*Short problem:*
For the listing underneath, give the count of lines containing the string "with" and nothing further.

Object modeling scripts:
▼
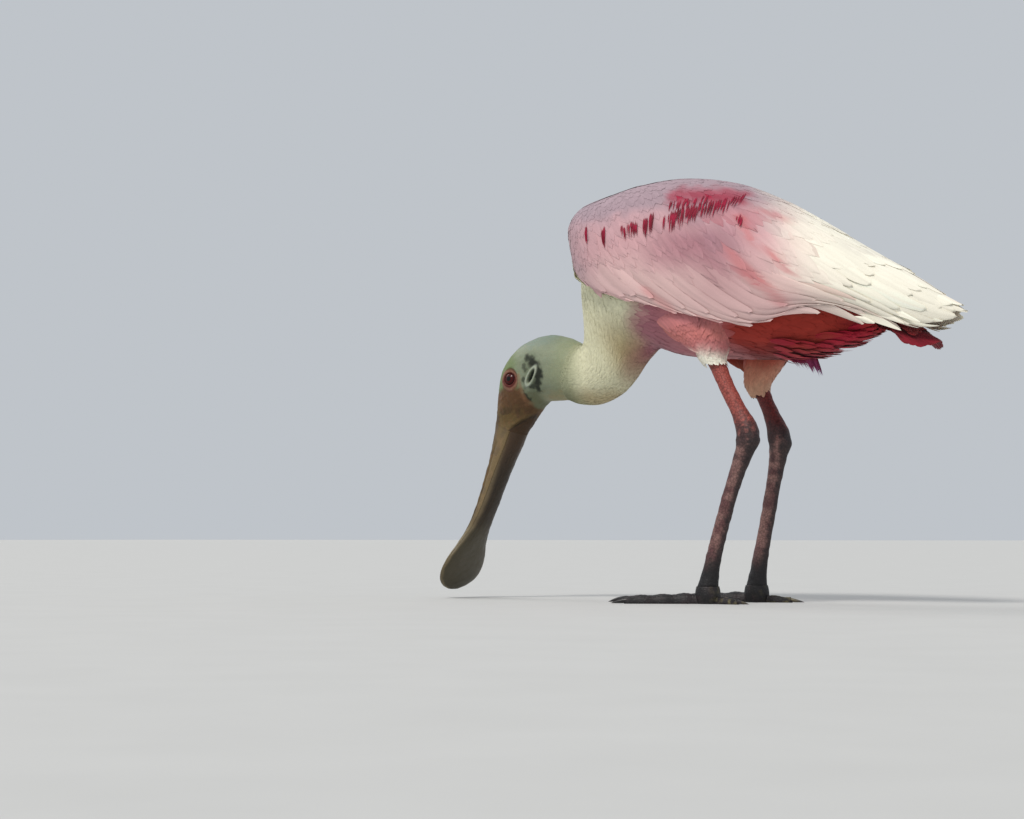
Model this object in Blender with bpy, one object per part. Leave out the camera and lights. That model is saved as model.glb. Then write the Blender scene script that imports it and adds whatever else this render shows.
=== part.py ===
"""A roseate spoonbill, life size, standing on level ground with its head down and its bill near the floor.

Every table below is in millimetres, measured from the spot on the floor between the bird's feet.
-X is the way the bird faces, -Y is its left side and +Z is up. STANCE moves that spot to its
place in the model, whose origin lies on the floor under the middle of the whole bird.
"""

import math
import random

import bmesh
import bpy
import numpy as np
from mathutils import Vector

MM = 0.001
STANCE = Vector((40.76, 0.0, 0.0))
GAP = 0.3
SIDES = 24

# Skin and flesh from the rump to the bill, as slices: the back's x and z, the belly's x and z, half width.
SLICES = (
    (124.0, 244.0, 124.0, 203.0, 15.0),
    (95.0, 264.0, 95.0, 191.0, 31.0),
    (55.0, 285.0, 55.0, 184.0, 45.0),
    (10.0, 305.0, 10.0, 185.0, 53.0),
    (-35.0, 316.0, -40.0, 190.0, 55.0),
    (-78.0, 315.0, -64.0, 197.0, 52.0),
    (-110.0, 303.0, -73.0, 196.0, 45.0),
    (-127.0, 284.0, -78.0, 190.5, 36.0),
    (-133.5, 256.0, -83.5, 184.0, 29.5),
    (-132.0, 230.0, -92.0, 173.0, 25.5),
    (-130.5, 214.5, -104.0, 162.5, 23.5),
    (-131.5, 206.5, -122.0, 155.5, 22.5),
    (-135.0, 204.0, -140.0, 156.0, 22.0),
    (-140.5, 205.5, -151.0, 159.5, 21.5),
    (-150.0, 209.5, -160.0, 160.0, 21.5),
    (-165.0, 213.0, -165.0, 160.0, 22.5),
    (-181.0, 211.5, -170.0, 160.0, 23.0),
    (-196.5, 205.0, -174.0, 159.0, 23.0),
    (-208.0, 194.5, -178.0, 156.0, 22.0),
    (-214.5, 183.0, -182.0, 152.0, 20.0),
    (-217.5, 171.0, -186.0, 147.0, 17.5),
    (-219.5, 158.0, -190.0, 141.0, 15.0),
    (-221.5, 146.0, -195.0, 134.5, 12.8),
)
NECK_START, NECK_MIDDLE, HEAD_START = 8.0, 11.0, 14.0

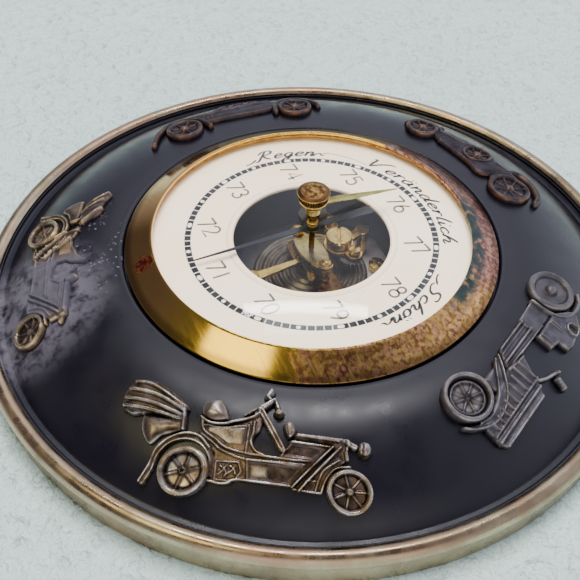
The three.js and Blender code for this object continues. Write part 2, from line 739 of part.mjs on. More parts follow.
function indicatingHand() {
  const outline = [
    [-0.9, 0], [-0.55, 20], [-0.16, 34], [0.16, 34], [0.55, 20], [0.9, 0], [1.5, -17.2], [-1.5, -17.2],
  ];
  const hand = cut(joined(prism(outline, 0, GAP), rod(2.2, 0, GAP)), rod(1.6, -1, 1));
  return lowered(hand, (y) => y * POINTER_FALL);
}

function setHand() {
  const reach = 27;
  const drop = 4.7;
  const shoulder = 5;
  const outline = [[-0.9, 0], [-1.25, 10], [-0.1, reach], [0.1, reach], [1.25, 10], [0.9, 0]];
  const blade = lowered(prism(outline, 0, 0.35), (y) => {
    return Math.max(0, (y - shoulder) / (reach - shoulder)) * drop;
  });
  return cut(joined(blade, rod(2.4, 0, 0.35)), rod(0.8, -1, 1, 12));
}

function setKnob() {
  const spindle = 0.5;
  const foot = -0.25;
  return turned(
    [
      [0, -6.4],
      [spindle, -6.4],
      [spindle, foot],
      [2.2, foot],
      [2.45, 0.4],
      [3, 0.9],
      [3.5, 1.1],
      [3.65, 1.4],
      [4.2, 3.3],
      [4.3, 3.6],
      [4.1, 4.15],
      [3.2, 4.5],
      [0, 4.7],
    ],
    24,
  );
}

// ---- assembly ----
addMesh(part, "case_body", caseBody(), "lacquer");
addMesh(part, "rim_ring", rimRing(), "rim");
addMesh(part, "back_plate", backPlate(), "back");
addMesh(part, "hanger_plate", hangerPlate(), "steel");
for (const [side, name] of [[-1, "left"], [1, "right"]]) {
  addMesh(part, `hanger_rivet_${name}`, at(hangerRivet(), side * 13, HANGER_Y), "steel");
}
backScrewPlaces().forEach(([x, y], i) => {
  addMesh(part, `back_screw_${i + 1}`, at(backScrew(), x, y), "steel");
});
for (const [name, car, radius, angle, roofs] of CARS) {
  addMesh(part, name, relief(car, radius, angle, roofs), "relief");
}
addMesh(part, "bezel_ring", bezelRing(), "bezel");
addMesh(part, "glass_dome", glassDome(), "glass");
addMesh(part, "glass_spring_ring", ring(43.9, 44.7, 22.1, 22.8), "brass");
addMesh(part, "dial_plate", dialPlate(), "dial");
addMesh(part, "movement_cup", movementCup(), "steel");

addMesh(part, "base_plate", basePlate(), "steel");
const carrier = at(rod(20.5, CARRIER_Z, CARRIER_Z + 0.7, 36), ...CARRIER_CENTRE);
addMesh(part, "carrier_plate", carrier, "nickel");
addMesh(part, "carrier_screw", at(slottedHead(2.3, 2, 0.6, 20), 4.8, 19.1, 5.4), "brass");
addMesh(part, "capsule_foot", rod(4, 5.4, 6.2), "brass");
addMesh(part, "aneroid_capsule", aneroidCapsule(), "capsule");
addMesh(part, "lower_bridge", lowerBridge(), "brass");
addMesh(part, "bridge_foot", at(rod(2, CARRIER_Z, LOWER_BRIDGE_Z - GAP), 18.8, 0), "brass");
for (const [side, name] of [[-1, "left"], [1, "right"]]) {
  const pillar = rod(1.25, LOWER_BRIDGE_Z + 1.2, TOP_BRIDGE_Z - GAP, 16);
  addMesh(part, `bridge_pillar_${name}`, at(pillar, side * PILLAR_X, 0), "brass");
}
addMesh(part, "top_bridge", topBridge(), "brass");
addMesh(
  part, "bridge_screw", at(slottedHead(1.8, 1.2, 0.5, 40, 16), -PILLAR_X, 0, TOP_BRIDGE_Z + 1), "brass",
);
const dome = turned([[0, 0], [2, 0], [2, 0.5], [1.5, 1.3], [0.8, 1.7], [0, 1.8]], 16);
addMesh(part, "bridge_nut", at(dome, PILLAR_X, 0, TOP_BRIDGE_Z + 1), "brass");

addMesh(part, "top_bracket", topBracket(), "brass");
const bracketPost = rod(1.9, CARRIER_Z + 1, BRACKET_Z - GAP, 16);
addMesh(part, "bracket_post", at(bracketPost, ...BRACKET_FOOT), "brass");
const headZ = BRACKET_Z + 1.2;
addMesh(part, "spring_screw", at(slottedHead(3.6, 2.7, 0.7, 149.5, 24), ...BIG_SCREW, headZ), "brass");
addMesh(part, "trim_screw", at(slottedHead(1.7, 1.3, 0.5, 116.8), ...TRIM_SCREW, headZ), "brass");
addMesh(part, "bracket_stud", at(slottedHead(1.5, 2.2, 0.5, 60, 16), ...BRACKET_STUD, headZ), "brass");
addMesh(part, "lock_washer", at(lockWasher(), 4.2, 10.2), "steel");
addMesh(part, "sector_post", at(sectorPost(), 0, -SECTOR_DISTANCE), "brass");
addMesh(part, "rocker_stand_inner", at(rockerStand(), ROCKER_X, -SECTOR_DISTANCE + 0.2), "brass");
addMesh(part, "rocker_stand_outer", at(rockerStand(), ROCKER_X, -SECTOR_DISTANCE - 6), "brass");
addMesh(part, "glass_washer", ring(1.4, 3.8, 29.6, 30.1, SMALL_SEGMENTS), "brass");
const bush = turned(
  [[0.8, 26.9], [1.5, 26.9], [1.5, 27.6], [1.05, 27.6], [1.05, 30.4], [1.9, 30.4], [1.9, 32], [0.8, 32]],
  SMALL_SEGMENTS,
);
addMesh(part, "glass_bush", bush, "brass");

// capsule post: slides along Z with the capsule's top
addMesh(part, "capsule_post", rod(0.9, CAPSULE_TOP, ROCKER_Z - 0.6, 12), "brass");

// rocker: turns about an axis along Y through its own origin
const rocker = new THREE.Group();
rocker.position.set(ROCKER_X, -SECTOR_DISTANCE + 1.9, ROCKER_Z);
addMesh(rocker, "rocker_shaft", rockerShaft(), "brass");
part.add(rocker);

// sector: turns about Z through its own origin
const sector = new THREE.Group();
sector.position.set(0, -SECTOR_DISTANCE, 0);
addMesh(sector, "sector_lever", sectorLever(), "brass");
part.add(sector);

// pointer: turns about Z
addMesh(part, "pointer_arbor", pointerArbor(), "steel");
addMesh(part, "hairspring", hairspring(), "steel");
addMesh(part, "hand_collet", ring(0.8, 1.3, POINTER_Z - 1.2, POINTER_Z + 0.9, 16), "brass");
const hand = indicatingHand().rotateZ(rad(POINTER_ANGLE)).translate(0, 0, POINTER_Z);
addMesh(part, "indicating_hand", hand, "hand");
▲
*Answer below:*
3